Beppo was pale and trembling with agitation over the fearful effects of that first tail-wagging. “You mustn’t feel young!” said he.

“Why not?” asked the Cockatrice, with a piteous wail.

“There isn’t room in the world for a Cockatrice to feel young nowadays,” answered Beppo gravely.

“But, dear little master and benefactor,” cried the Cockatrice, “what did you wake me up for?”

“I don’t know,” replied Beppo, terribly perplexed. “I wouldn’t have done it had I known where your tail was.”

“Where is it?” inquired the Cockatrice, with great interest. “It’s right underneath the city where I mean to be king,” said Beppo; “and if you move it the city will come down; and then I shall have nothing to be king of.”

“Very well,” said the Cockatrice sadly; “I will wait!”

“Wait for what?” thought Beppo. “Waiting won’t do any good.” And he began to think what he must do. “You lie quite still!” said he to the Cockatrice. “Go to sleep, and I will still look after you.”

“Oh, little master,” said the Cockatrice, “but it is difficult to go to sleep when the delicious trouble of spring is in one’s tail!
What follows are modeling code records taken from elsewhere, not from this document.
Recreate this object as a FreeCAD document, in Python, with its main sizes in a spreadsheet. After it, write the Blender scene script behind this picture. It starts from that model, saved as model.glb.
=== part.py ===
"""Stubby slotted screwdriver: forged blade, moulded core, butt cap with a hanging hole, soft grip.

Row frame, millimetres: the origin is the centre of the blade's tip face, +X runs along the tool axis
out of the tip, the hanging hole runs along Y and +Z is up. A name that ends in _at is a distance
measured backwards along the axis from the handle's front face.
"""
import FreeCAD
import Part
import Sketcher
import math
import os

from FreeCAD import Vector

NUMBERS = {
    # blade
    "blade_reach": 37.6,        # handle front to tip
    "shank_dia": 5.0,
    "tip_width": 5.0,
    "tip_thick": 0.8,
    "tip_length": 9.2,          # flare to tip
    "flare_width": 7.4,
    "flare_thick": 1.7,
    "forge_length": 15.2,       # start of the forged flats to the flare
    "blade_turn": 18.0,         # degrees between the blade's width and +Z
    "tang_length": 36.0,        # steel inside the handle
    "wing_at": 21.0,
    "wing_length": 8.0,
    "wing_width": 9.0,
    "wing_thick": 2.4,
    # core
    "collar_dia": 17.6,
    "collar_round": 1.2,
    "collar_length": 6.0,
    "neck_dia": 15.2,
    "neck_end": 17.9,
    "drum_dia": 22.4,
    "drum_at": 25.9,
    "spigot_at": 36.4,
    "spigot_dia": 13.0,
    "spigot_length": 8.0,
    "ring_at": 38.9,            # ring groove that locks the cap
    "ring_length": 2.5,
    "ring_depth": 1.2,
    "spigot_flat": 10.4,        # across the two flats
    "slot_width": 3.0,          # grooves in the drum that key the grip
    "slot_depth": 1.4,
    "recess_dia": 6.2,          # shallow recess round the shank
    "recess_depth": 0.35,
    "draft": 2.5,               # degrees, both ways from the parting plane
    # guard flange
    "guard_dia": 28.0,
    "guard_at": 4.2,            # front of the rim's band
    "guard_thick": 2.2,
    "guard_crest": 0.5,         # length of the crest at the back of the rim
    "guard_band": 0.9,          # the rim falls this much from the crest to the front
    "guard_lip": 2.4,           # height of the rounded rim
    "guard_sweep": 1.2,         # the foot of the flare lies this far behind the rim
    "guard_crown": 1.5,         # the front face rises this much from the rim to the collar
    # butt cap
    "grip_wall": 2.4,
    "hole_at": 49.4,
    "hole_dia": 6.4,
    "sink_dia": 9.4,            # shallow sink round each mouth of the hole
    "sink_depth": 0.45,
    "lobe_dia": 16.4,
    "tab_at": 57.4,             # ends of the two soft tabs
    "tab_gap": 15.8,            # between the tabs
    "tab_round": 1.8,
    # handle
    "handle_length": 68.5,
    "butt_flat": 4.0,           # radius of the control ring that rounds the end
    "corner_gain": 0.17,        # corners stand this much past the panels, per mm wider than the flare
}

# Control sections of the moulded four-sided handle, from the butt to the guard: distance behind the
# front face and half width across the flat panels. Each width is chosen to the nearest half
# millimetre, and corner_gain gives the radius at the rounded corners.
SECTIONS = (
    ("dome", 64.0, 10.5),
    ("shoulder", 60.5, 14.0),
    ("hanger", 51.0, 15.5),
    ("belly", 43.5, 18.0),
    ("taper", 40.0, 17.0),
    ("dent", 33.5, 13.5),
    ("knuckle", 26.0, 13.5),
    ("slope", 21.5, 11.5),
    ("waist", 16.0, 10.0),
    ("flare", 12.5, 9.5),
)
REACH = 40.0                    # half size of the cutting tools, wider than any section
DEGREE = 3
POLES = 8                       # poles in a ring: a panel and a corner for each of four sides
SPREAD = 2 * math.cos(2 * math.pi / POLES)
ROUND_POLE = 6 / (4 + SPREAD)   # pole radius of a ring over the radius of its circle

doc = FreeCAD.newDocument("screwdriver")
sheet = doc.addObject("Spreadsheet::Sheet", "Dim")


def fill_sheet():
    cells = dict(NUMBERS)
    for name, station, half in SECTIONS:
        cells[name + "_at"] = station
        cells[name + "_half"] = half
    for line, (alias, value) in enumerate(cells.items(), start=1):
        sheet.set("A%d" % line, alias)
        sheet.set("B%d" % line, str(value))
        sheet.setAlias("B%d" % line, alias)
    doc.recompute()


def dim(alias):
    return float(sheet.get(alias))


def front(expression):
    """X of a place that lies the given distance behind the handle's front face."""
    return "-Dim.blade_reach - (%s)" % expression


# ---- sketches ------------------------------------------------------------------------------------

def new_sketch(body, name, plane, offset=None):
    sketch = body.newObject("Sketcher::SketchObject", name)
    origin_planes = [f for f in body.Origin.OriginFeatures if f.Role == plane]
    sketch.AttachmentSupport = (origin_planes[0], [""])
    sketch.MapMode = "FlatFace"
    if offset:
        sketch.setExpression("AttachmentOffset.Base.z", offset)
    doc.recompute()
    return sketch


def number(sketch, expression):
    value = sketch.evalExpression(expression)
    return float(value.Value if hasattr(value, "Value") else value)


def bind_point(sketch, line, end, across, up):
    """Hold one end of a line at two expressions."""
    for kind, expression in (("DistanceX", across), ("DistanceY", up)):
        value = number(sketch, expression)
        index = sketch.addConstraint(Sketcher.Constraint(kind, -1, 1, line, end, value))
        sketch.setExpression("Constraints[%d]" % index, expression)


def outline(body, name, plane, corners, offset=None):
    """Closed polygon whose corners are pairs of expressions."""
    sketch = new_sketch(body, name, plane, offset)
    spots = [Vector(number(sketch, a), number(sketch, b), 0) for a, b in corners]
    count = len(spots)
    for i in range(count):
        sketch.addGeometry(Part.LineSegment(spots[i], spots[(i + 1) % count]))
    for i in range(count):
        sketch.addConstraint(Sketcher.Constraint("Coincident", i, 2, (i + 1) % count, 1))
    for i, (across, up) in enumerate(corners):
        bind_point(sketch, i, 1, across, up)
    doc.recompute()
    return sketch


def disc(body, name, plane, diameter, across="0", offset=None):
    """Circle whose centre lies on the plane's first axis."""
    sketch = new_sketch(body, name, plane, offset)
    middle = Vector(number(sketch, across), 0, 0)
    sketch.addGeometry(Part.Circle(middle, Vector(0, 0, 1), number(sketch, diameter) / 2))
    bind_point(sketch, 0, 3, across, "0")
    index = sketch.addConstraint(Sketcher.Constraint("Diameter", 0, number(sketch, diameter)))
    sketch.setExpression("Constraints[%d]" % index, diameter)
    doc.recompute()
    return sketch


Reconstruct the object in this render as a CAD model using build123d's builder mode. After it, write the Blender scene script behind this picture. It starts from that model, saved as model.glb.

How long does this city of yours mean to stay there? I am so alive that I find it hard to shut an eye!”

“I will let the fires that keep you warm go down for a bit,” said Beppo, “and you mustn’t eat so much grass; then you will feel better, and your tail will be less of an anxiety.”

And presently, when Beppo had let the fires which warmed him get low, and had let time go by without bringing him any fresh fodder, the Cockatrice dozed off into an uneasy, prehistoric slumber.

Then Beppo, weeping bitterly over his treachery to the poor beast which had trusted him, raked open the fires and stamped out the embers; and, leaving the poor Cockatrice to get cold, ran down the hill as fast as he could to the city he had saved—the city of which he meant to be king.

He had been away a good many days, but the boys in the street were still on the watch for him. He told them how he had saved the city from the earth-quake; and they beat him from the city gate to his father’s door. He told his own father how he had saved the city; and his father beat him from his own door to the city gate. Nobody believed him.

He lay outside the town walls till it was dark, all smarting with his aches and pains; then, when nobody could see him, he got up and very miserably made his way back to the cave on the hill. And all the way he said to himself, “Shall I put fire under the Cockatrice once more, and make him shake the town into ruins? Would not that be fine?”

Inside, the cave was quite still and cold, and when he laid his hand on the Cockatrice he could not feel any stir or warmth in its bones. Yet when he called, the Cockatrice just opened a slit of his green eye and looked at him with trust and affection.

“Dear Cockatrice,” cried Beppo, “forgive me for all the wrong I have done you!” And as he clambered his way toward the green light, a great tear rolled from under the heavy lid and flowed past him like a cataract.

“Dear Cockatrice,” cried Beppo again, when he stood on the margin of the green lake, “take me to sleep with you in the land where the Cockatrices are at play, and keep quite still with your tail!”

Slowly and painfully the Cockatrice opened his eye enough to let Beppo slip through; and Beppo saw the green world with its playful cockatrices waiting to welcome him. Then the great eyelid shut down fast, and the waking days of the Cockatrice were over. And Beppo’s native town lay safe, because he had learned from the Cockatrice to be patient and gentle, and had gone to be king of a green world where everything was harmless.